JOB: Starting at the first line of the data below, write out each line exactly until you reach the line containing "SOCKET_SIDES = 6", and include that line too.

PROVIDED DATA:
* start *
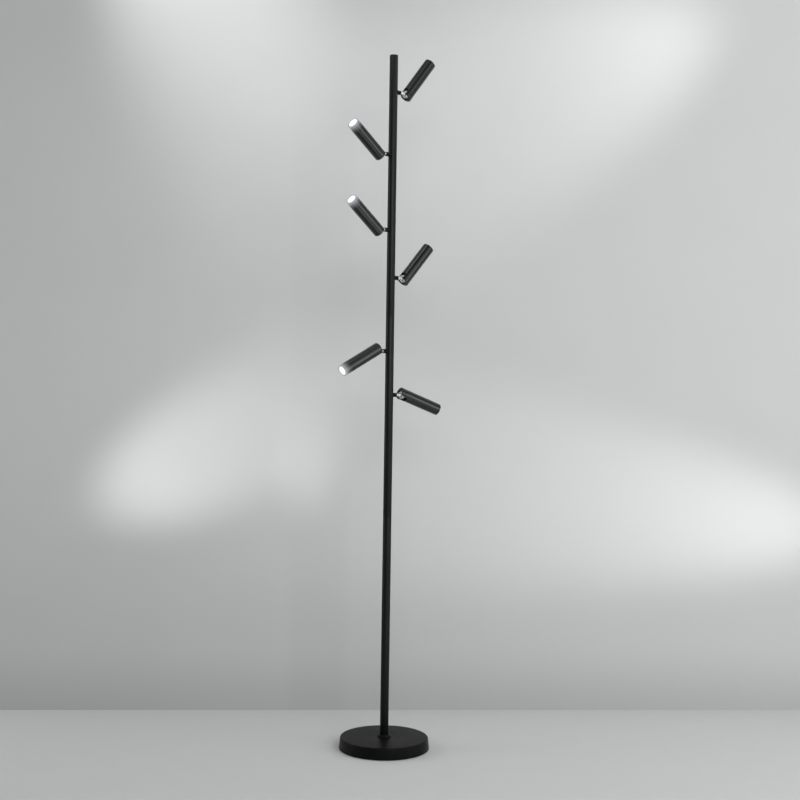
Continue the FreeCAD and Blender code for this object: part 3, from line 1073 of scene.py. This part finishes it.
@dataclass
class LampHead:
    """One arm and its head. Sizes are in millimetres, the fold and the turn in degrees.

    The head's own frame has its origin on the cross pin and +X along the tube, towards
    the light; the arm's has its origin on the pole's axis and +X along the stem. A cutter
    runs past the faces that it cuts by the size named past, and the slot's by slot_past.
    The cutter of the pin's hole has drill_half as half its length, and those of the pin's
    sockets are socket_throw long.
    """

    TUBE_RINGS = (0.6, 1.6, 6.0)
    SLOT_STEPS = 24
    SOCKET_SIDES = 6

    number: int
    side: int
    height: float
    fold: float
    turn: float
    stem_reach: float = 23.0
    stem_inner: float = 5.1
    pivot_reach: float = 44.0
    shank_radius: float = 2.5
    lip_radius: float = 3.6
    lip: float = 1.6
    face_gap: float = 0.1
    neck_radius: float = 4.0
    flare: float = 1.6
    flare_start: float = 2.5
    flare_end: float = 1.0
    flare_ease: float = 3.0
    core_end: float = 4.0
    knuckle_radius: float = 10.0
    knuckle_half: float = 9.0
    knuckle_ease: float = 6.0
    groove_half: float = 0.8
    groove_end: float = 33.0
    groove_low: float = -9.0
    groove_high: float = -1.1
    tube_radius: float = 15.5
    length: float = 126.0
    rear: float = -8.0
    axis_drop: float = -3.0
    rear_solid: float = 24.0
    wall: float = 1.2
    edge_ease: float = 0.22
    slot_radius: float = 10.5
    slot_past: float = 5.0
    slot_half: float = 9.3
    pin_radius: float = 2.0
    pin_fit: float = 0.05
    pin_press: float = 0.02
    pin_recess: float = 0.5
    drill_half: float = 20.0
    socket_radius: float = 1.15
    socket_depth: float = 1.4
    socket_throw: float = 4.0
    lens_fit: float = 0.05
    lens_setback: float = 0.2
    lens_depth: float = 16.0
    chip_half: float = 6.4
    chip_pocket: float = 1.4
    # how far back from the tube's front end its painted glow reaches
    painted_glow_reach: float = 26.0
    past: float = 3.0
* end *
SOLVED PROBLEM:
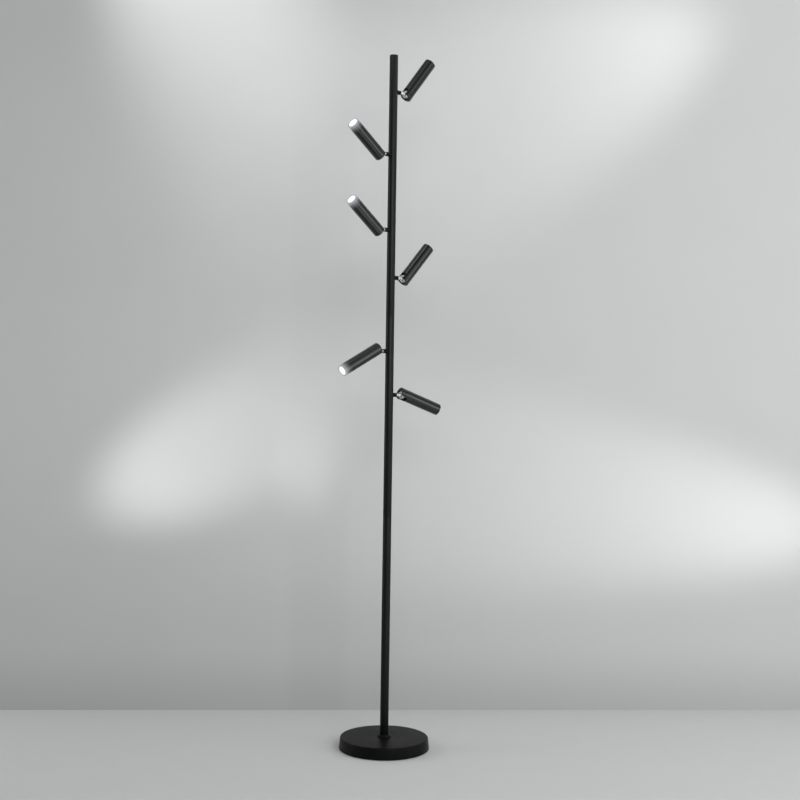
Continue the FreeCAD and Blender code for this object: part 3, from line 1073 of scene.py. This part finishes it.
@dataclass
class LampHead:
    """One arm and its head. Sizes are in millimetres, the fold and the turn in degrees.

    The head's own frame has its origin on the cross pin and +X along the tube, towards
    the light; the arm's has its origin on the pole's axis and +X along the stem. A cutter
    runs past the faces that it cuts by the size named past, and the slot's by slot_past.
    The cutter of the pin's hole has drill_half as half its length, and those of the pin's
    sockets are socket_throw long.
    """

    TUBE_RINGS = (0.6, 1.6, 6.0)
    SLOT_STEPS = 24
    SOCKET_SIDES = 6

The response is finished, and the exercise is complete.